## Objective:
Take the data below and write out exactly the lines from the one with "with BuildSketch(Plane.XZ) as" through the one with "# Metres, in"; omit every other line.

## Data shown:
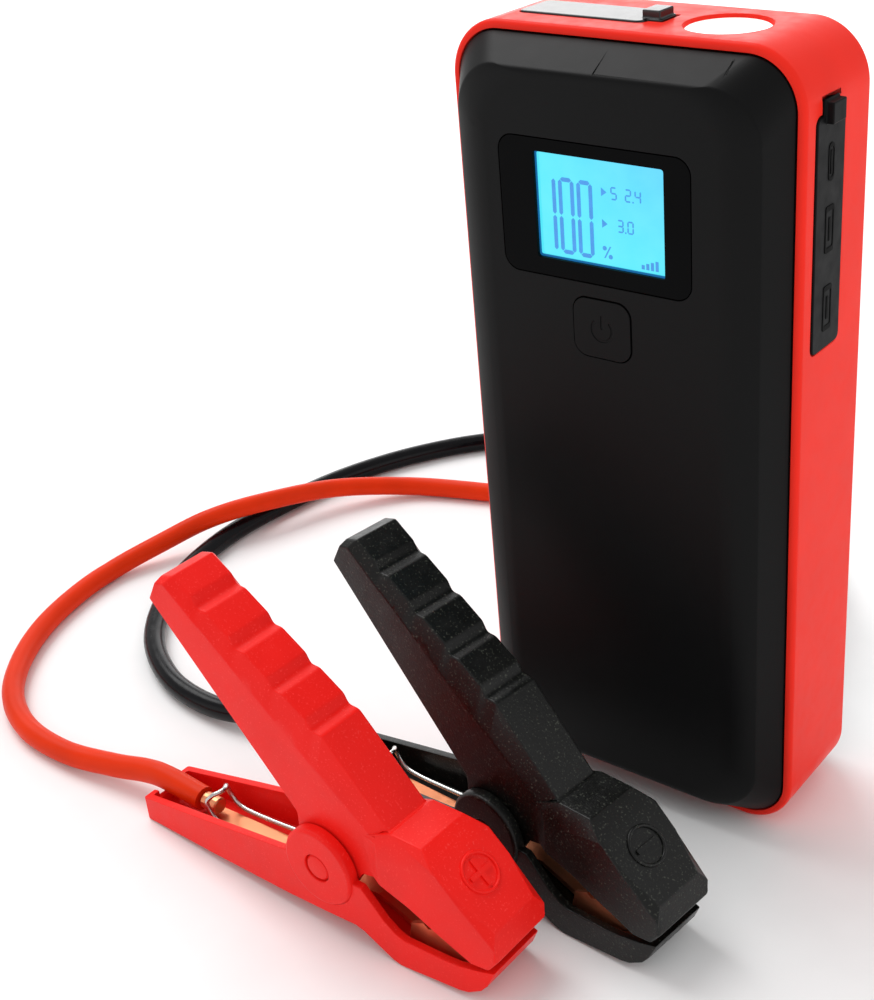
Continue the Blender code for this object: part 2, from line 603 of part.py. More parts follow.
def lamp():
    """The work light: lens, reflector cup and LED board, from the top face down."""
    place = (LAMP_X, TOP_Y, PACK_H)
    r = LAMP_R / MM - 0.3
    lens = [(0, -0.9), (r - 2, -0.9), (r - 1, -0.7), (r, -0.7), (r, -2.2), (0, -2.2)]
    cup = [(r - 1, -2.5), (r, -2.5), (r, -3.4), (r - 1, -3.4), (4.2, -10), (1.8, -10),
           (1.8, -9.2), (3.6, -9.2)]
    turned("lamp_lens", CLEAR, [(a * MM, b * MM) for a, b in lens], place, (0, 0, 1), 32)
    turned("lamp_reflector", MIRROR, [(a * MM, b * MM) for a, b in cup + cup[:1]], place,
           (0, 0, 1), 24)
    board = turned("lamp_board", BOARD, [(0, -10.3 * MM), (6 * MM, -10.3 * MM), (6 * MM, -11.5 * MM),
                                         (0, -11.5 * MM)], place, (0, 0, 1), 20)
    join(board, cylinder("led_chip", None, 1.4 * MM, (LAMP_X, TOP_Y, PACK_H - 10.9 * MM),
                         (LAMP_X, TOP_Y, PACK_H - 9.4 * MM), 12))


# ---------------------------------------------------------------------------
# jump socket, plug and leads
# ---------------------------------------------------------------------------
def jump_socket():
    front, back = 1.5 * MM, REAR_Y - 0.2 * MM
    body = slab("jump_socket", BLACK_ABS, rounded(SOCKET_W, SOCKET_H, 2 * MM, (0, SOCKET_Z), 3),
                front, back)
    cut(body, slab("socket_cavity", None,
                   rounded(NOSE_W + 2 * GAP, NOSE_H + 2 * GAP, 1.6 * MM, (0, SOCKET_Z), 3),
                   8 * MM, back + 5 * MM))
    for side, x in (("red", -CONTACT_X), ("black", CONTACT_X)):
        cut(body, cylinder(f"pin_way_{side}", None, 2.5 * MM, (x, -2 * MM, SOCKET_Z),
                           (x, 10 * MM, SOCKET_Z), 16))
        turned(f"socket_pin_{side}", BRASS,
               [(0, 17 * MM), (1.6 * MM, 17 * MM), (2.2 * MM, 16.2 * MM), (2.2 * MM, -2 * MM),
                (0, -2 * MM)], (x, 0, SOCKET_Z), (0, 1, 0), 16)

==

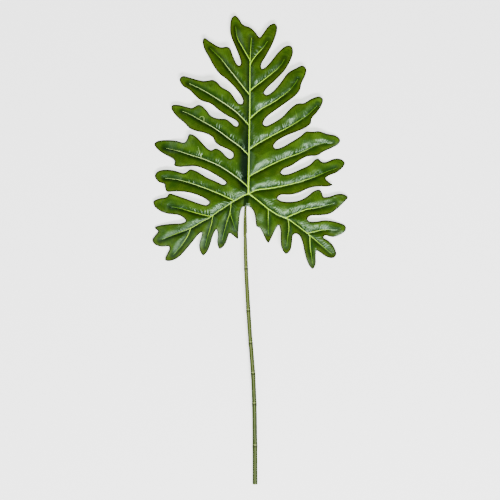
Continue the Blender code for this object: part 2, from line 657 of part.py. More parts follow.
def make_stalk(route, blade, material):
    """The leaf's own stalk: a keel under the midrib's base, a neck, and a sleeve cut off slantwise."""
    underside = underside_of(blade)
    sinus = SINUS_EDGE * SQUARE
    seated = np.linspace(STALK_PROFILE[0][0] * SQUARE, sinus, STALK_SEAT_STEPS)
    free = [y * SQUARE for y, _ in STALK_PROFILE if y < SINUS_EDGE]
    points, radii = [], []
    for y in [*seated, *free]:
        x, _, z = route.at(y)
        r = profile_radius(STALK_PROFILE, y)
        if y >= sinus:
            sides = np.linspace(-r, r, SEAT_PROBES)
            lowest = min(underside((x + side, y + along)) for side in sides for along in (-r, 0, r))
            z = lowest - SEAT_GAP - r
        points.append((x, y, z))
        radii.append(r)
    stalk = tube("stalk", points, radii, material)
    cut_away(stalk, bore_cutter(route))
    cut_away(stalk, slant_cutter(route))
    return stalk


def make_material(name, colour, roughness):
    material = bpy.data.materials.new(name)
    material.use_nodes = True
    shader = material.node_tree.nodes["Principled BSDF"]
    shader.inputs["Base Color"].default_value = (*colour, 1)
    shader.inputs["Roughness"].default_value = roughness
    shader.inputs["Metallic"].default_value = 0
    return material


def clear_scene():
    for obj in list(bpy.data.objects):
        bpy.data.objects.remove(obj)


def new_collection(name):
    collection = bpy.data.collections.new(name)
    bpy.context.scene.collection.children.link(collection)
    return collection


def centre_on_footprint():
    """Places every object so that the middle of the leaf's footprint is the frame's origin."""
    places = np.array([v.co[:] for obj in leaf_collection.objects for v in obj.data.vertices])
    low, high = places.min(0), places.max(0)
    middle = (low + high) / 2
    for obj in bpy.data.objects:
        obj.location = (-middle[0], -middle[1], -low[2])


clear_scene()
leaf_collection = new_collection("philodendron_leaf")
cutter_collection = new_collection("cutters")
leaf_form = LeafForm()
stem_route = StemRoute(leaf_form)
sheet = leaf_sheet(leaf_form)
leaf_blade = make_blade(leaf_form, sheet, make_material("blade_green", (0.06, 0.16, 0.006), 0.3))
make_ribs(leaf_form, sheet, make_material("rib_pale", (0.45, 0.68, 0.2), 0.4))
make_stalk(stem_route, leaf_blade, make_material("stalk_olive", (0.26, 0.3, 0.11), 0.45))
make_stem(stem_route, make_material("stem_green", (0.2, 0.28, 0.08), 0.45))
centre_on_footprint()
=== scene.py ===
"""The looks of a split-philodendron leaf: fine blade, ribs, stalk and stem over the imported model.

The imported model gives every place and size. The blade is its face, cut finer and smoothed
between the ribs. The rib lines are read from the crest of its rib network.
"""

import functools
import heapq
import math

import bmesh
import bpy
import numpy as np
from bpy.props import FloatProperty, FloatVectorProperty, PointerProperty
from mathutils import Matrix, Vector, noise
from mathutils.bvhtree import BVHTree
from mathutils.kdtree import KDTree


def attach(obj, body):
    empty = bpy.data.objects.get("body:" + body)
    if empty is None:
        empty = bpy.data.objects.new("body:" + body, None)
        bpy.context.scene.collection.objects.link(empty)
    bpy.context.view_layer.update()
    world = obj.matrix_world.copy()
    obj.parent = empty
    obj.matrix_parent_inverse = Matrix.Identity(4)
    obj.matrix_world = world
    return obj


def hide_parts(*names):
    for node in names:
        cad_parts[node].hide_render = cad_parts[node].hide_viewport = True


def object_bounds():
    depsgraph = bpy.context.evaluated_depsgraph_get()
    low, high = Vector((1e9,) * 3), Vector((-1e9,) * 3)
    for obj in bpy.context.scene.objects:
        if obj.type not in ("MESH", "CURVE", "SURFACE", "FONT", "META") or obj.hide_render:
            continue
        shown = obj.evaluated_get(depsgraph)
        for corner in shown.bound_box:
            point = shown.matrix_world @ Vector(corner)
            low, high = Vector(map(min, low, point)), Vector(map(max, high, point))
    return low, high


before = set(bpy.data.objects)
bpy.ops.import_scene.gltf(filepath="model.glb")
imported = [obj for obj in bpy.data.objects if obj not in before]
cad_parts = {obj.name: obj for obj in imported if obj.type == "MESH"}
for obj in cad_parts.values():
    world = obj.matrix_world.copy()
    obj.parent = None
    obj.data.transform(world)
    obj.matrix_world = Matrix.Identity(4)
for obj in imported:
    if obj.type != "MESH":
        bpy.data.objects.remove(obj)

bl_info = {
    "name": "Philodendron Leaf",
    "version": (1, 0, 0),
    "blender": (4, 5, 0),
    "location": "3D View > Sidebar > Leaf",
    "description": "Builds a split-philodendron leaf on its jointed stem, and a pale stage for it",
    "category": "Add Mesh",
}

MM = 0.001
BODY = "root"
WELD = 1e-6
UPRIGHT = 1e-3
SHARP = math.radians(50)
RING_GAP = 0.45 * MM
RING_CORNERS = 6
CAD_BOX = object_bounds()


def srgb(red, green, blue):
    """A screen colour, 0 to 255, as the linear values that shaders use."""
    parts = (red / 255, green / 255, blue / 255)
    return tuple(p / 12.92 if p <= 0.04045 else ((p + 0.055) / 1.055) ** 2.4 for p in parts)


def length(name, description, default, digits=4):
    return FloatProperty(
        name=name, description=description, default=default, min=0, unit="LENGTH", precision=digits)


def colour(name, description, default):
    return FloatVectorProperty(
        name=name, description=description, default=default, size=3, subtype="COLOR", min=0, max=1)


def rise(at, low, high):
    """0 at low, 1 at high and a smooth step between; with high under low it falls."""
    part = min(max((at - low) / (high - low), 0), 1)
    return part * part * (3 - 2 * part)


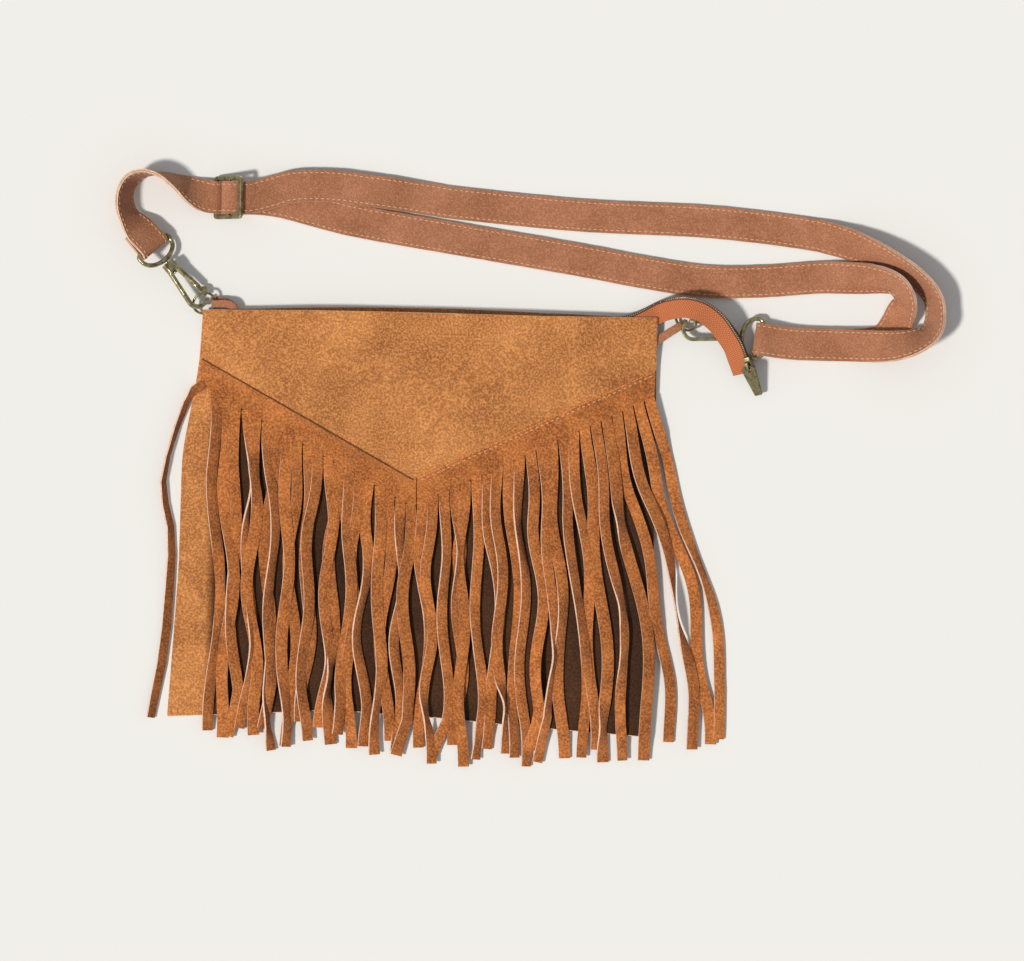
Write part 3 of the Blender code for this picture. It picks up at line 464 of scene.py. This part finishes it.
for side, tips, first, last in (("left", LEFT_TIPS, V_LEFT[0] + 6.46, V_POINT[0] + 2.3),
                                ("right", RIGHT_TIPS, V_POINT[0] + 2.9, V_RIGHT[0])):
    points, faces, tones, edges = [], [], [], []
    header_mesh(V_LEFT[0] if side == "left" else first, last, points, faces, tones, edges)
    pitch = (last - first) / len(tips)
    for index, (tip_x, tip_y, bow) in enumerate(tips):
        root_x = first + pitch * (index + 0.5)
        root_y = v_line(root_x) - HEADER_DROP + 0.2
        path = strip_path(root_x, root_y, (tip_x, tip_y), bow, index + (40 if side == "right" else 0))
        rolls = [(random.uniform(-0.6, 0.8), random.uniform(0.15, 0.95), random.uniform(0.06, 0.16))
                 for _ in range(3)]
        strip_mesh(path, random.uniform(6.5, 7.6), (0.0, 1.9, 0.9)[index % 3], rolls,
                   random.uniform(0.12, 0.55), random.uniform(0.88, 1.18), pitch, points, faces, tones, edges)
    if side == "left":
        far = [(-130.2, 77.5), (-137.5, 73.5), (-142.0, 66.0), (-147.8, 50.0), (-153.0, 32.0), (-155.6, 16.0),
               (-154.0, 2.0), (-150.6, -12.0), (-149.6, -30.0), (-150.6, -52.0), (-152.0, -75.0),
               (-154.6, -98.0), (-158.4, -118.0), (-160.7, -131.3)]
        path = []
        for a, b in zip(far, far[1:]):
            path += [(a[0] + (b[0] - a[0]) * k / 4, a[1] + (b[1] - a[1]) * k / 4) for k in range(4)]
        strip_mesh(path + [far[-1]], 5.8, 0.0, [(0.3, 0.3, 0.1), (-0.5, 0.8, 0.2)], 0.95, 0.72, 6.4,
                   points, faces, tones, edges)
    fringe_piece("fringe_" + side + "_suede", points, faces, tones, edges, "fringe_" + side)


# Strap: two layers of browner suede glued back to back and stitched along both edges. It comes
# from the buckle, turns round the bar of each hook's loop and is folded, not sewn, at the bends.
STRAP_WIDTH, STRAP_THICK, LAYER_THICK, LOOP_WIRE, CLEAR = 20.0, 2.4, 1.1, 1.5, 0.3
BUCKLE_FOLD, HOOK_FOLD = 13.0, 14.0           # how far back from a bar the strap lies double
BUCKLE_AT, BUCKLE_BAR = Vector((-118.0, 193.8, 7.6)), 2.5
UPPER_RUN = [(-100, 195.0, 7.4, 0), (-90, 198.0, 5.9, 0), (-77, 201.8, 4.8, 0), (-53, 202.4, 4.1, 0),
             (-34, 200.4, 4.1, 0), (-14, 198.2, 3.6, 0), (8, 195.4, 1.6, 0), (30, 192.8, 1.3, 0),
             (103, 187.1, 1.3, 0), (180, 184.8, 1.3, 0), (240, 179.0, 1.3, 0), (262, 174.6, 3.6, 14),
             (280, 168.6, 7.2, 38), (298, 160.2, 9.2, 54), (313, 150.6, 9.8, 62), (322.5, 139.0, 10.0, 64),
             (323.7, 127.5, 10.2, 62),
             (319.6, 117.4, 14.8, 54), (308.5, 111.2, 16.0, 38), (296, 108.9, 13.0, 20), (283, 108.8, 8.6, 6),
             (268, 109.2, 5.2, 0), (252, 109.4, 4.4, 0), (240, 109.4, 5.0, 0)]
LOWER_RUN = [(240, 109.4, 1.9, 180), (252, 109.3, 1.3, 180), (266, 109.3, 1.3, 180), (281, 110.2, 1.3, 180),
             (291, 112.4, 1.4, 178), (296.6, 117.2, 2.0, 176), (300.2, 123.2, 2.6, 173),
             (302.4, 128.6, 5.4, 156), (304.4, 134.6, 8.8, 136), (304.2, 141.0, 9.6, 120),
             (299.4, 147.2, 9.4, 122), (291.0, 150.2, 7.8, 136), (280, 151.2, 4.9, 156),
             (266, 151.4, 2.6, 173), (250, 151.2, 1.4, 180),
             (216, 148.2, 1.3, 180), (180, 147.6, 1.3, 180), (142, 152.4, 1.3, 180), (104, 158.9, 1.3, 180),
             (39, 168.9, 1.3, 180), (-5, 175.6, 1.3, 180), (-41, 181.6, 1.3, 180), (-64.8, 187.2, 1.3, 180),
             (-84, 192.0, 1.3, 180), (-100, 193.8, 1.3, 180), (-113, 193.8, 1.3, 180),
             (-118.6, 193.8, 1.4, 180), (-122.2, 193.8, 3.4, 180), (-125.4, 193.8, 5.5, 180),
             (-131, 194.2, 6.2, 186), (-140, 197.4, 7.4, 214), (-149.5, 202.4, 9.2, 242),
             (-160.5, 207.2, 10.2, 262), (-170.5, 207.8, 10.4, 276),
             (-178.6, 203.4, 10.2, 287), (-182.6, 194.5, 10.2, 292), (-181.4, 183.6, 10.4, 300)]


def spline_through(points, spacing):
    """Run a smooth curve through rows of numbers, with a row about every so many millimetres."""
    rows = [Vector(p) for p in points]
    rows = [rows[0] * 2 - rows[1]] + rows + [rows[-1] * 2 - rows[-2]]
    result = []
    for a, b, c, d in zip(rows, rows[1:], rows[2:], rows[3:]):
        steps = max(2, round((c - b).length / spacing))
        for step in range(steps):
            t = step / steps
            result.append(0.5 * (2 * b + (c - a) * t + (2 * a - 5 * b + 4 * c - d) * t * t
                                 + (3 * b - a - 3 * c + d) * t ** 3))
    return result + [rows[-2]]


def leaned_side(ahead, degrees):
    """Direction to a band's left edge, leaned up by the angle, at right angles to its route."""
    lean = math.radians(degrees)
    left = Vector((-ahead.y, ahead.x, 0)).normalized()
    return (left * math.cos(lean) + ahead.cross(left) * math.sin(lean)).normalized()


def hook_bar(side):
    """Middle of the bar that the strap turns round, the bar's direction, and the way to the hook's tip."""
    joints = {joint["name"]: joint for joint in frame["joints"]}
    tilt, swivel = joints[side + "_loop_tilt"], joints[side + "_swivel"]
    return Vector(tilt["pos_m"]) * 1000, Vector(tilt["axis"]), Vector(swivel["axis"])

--

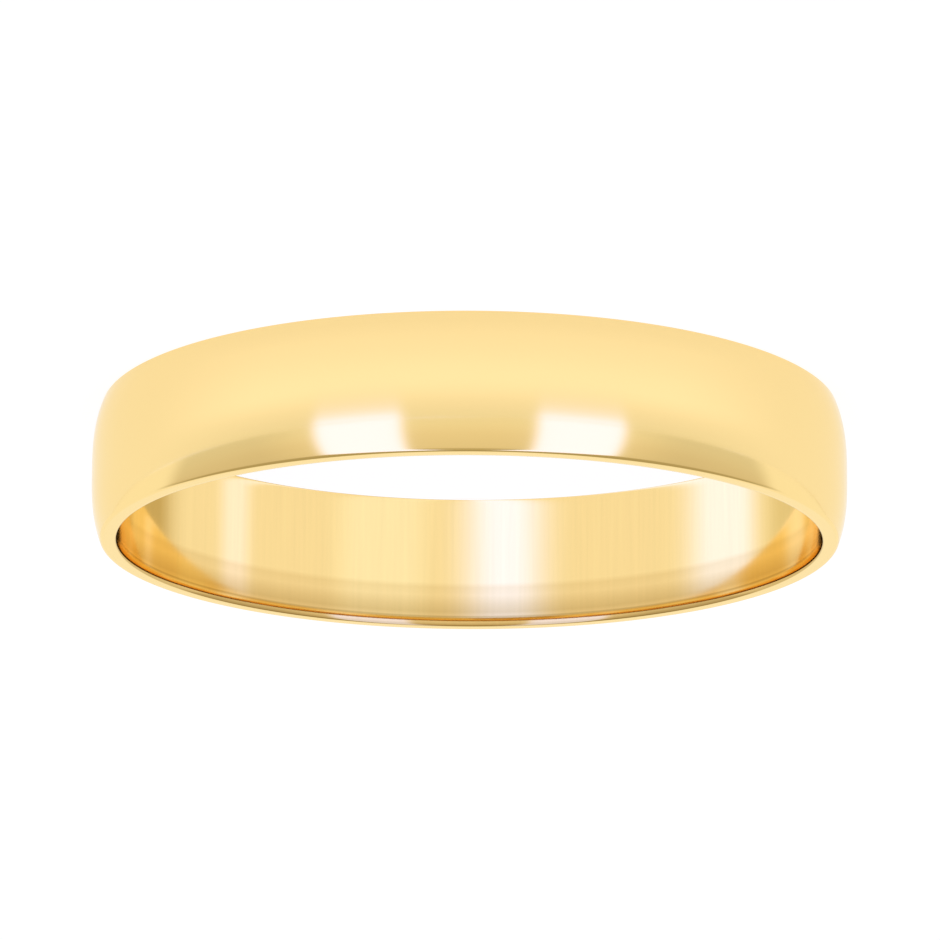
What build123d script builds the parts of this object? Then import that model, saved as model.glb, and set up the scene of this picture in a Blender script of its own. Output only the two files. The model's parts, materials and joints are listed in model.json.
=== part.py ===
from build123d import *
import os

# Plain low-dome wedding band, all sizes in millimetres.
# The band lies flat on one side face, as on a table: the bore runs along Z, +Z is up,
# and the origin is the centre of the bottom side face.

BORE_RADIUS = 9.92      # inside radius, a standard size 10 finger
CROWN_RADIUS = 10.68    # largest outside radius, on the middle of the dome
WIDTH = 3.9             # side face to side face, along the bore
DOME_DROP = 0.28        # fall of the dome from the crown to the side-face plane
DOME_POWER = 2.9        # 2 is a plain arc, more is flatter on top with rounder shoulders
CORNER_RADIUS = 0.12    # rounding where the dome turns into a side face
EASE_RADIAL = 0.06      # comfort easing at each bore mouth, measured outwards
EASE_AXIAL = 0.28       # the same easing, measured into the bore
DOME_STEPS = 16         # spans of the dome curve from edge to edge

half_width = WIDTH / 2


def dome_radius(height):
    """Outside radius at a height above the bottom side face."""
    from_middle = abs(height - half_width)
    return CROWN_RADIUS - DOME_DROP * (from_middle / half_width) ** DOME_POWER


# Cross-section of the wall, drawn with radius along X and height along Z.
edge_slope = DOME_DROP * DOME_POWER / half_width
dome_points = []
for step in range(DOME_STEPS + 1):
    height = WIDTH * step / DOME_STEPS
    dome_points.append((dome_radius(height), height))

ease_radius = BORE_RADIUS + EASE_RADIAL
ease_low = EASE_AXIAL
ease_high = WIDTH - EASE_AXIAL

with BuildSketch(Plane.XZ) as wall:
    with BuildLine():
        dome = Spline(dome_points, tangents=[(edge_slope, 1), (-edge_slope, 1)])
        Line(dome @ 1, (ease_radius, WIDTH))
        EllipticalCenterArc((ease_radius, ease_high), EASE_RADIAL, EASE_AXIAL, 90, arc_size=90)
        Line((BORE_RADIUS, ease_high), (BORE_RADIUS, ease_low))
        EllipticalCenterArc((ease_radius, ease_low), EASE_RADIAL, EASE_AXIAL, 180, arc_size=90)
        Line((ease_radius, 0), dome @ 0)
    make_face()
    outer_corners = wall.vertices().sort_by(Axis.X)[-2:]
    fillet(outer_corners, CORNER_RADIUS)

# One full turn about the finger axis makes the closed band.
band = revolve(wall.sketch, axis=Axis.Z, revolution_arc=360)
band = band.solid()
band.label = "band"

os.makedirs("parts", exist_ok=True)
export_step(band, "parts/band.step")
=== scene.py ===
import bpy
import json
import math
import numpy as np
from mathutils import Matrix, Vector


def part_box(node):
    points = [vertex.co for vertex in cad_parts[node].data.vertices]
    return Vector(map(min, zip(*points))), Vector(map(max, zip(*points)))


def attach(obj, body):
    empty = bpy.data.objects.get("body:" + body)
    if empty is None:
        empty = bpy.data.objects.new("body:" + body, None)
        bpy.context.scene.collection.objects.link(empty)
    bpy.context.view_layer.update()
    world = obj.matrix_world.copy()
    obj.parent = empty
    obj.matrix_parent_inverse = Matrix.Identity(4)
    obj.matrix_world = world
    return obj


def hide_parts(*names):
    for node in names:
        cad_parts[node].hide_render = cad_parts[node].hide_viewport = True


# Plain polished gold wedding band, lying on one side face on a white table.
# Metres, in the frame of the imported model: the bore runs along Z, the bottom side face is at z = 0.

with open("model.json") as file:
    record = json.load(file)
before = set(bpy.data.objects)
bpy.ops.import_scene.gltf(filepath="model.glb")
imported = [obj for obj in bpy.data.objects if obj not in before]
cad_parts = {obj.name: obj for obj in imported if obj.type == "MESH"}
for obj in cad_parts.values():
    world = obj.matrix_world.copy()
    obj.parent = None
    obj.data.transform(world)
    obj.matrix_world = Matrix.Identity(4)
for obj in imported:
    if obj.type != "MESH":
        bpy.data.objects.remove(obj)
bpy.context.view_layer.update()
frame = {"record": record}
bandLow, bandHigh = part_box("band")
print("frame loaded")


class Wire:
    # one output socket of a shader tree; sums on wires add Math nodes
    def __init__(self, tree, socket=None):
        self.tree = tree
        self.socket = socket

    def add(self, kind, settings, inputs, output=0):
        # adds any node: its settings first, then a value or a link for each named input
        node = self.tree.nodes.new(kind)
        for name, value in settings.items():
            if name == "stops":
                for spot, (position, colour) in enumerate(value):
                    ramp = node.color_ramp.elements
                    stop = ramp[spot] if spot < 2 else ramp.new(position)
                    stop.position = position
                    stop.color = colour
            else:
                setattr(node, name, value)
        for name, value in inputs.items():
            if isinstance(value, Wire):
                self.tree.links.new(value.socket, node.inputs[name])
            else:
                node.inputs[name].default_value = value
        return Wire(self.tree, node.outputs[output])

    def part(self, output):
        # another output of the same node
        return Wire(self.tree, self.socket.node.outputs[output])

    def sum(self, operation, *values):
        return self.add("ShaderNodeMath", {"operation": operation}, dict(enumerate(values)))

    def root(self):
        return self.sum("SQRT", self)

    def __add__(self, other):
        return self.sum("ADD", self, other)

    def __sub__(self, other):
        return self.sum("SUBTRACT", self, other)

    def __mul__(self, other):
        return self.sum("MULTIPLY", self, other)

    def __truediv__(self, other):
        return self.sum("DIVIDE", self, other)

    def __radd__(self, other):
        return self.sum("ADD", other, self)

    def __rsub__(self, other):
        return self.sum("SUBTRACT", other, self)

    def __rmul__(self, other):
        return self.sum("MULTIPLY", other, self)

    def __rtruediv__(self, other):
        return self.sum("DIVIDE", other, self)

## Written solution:
with BuildSketch(Plane.XZ) as wall:
    with BuildLine():
        dome = Spline(dome_points, tangents=[(edge_slope, 1), (-edge_slope, 1)])
        Line(dome @ 1, (ease_radius, WIDTH))
        EllipticalCenterArc((ease_radius, ease_high), EASE_RADIAL, EASE_AXIAL, 90, arc_size=90)
        Line((BORE_RADIUS, ease_high), (BORE_RADIUS, ease_low))
        EllipticalCenterArc((ease_radius, ease_low), EASE_RADIAL, EASE_AXIAL, 180, arc_size=90)
        Line((ease_radius, 0), dome @ 0)
    make_face()
    outer_corners = wall.vertices().sort_by(Axis.X)[-2:]
    fillet(outer_corners, CORNER_RADIUS)

# One full turn about the finger axis makes the closed band.
band = revolve(wall.sketch, axis=Axis.Z, revolution_arc=360)
band = band.solid()
band.label = "band"

os.makedirs("parts", exist_ok=True)
export_step(band, "parts/band.step")
=== scene.py ===
import bpy
import json
import math
import numpy as np
from mathutils import Matrix, Vector


def part_box(node):
    points = [vertex.co for vertex in cad_parts[node].data.vertices]
    return Vector(map(min, zip(*points))), Vector(map(max, zip(*points)))


def attach(obj, body):
    empty = bpy.data.objects.get("body:" + body)
    if empty is None:
        empty = bpy.data.objects.new("body:" + body, None)
        bpy.context.scene.collection.objects.link(empty)
    bpy.context.view_layer.update()
    world = obj.matrix_world.copy()
    obj.parent = empty
    obj.matrix_parent_inverse = Matrix.Identity(4)
    obj.matrix_world = world
    return obj


def hide_parts(*names):
    for node in names:
        cad_parts[node].hide_render = cad_parts[node].hide_viewport = True


# Plain polished gold wedding band, lying on one side face on a white table.
# Metres, in the frame of the imported model: the bore runs along Z, the bottom side face is at z = 0.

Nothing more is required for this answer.